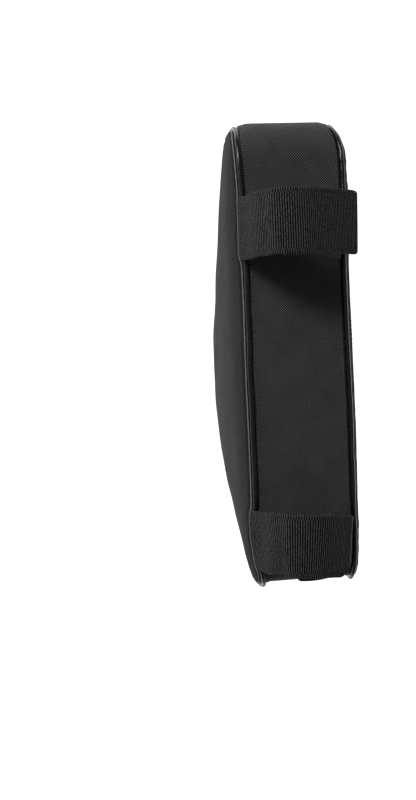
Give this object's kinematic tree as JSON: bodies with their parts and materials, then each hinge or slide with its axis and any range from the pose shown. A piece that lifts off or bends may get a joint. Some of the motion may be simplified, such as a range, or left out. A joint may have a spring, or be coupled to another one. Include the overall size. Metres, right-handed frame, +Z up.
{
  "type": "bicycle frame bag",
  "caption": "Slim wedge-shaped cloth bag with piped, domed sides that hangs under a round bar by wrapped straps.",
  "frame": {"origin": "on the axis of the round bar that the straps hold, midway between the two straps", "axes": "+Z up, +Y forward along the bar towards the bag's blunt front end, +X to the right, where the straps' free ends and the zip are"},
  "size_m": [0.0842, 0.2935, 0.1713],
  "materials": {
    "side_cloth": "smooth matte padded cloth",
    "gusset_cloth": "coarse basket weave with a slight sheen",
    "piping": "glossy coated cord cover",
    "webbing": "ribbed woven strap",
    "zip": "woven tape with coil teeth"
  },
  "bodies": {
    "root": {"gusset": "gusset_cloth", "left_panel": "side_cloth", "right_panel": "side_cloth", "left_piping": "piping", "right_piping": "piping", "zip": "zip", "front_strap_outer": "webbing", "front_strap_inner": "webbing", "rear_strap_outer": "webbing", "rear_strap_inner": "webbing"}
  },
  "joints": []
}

- Task goal: Please repeat the listing exactly, with nothing left out.

- Solution for this problem:
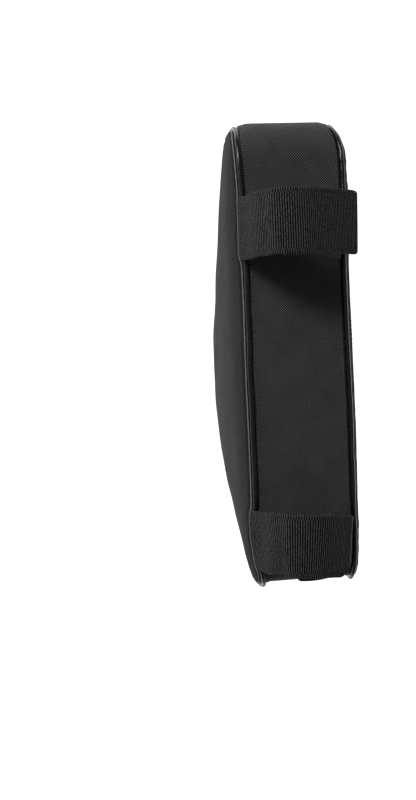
Give this object's kinematic tree as JSON: bodies with their parts and materials, then each hinge or slide with its axis and any range from the pose shown. A piece that lifts off or bends may get a joint. Some of the motion may be simplified, such as a range, or left out. A joint may have a spring, or be coupled to another one. Include the overall size. Metres, right-handed frame, +Z up.
{
  "type": "bicycle frame bag",
  "caption": "Slim wedge-shaped cloth bag with piped, domed sides that hangs under a round bar by wrapped straps.",
  "frame": {"origin": "on the axis of the round bar that the straps hold, midway between the two straps", "axes": "+Z up, +Y forward along the bar towards the bag's blunt front end, +X to the right, where the straps' free ends and the zip are"},
  "size_m": [0.0842, 0.2935, 0.1713],
  "materials": {
    "side_cloth": "smooth matte padded cloth",
    "gusset_cloth": "coarse basket weave with a slight sheen",
    "piping": "glossy coated cord cover",
    "webbing": "ribbed woven strap",
    "zip": "woven tape with coil teeth"
  },
  "bodies": {
    "root": {"gusset": "gusset_cloth", "left_panel": "side_cloth", "right_panel": "side_cloth", "left_piping": "piping", "right_piping": "piping", "zip": "zip", "front_strap_outer": "webbing", "front_strap_inner": "webbing", "rear_strap_outer": "webbing", "rear_strap_inner": "webbing"}
  },
  "joints": []
}